Near the end of the campaign, the main cast was announced with Faunt, Hanna, and Rae Frank remaining from the original cast, joined by Rachele Brooke Smith and Andrew Bachelor. Throughout production, several more cast members were announced, including Mark Dacascos and Michael Madsen. Production began in May 2021 in Los Angeles, lasting for 42 days. In December 2021, David Ramsey and Cerina Vincent were announced as cast members in the film, with the latter serving as Sutherland's replacement.

In July 2023, the production was granted a waiver, allowing the cast to participate in additional photography through the 2023 SAG-AFTRA strike.
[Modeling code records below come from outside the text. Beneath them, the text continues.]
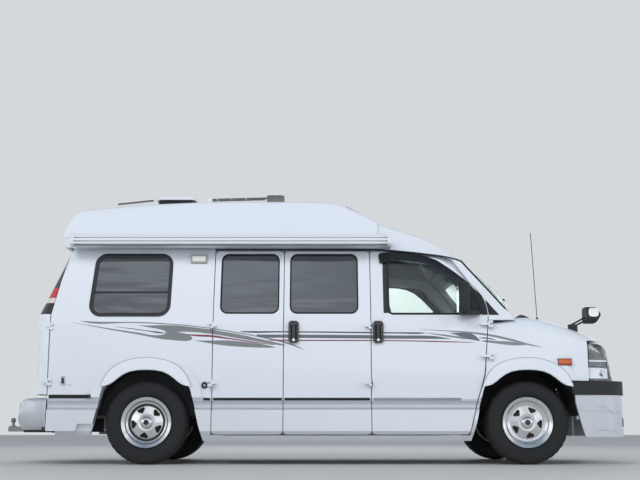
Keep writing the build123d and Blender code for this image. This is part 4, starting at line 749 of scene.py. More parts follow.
# %% Bars across the quarter windows
bar_z = 1551.0
for word, side in sides.items():
    rows = [(x, bar_z) for x in evenly(-1955, -1272, 80)]
    line, normals = on_side("fixed_glass", side, rows)
    sweep(f"bar_quarter_{word}", line, normals, rounded_section(14, -2, 9, 3.0), "van", gloss_black)
print("windows trimmed")

# %% [markdown]
# ## Cab windows: rear border, rain visor and black corner
# A smoked visor runs along the top of each cab window and shades it, standing off the paint at
# its lower edge. It is moulded from 3 mm acrylic sheet, so dark that it looks gloss black.
# Ahead of the glass a matt black panel fills the corner down to the wing, and carries the mirror.

# %% Rain visors
# columns: x and z of the upper edge, x and z of the lower edge, distance that the lower edge stands off
visor_rows = [
    (663, 1896, 672, 1826, 12), (668, 1922, 690, 1828, 20), (700, 1936, 716, 1834, 24),
    (800, 1938, 808, 1846, 24), (900, 1934, 902, 1849, 24), (1000, 1922, 985, 1845, 24),
    (1100, 1900, 1078, 1826, 24), (1203, 1861, 1166, 1786, 24), (1317, 1781, 1252, 1716, 22),
    (1400, 1716, 1330, 1636, 18), (1462, 1664, 1394, 1572, 12), (1500, 1632, 1446, 1548, 5),
]
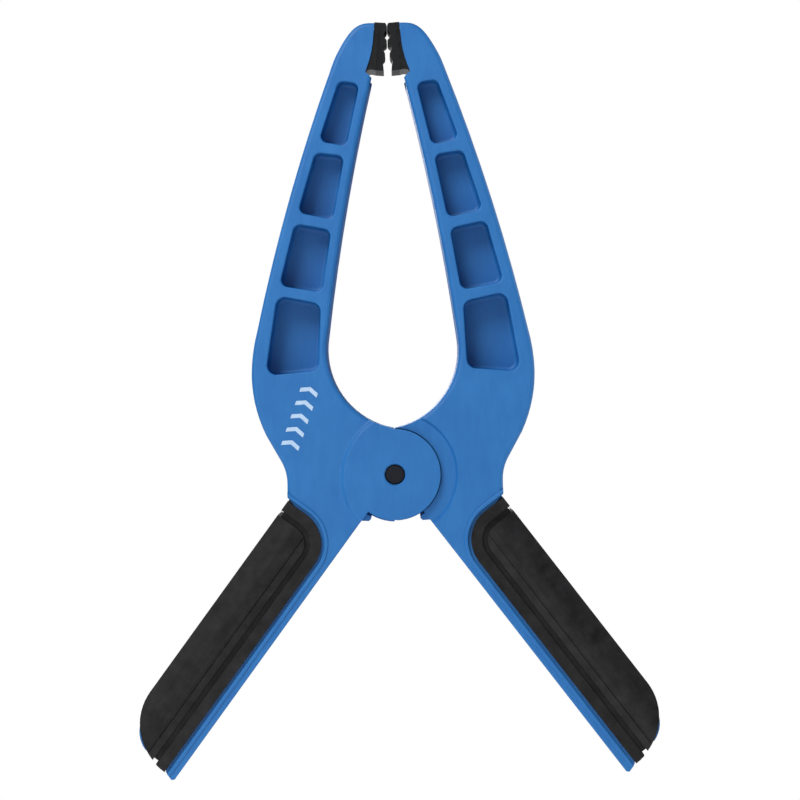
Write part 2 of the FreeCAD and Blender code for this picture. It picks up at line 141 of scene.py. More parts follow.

In March 2025, executive producer Chris Jay announced that the film is "picture-locked" and undergoing color-correcting and sound mixing, hoping to present the film to distributors within a "couple months." In July 2025, their official Twitter account stated that the movie was complete and in the hands of their distribution agent.

==Release==
Legend of the White Dragon was originally scheduled to be released in theaters 2020, but it was delayed due to the COVID-19 pandemic. In March 2023, the film's new release date was set on September 4, 2023. However, in July the film was delayed to the first quarter of 2024. The film was then scheduled to be released in limited theaters on September 4, 2024, but ended up missing that date for unknown reasons. On March 28, 2026, the film received a release date for August 28 of that year with Well Go USA Entertainment serving as its distributor.

==Reception==
On Rotten Tomatoes, the film has a critical 8% score based on 12 reviews.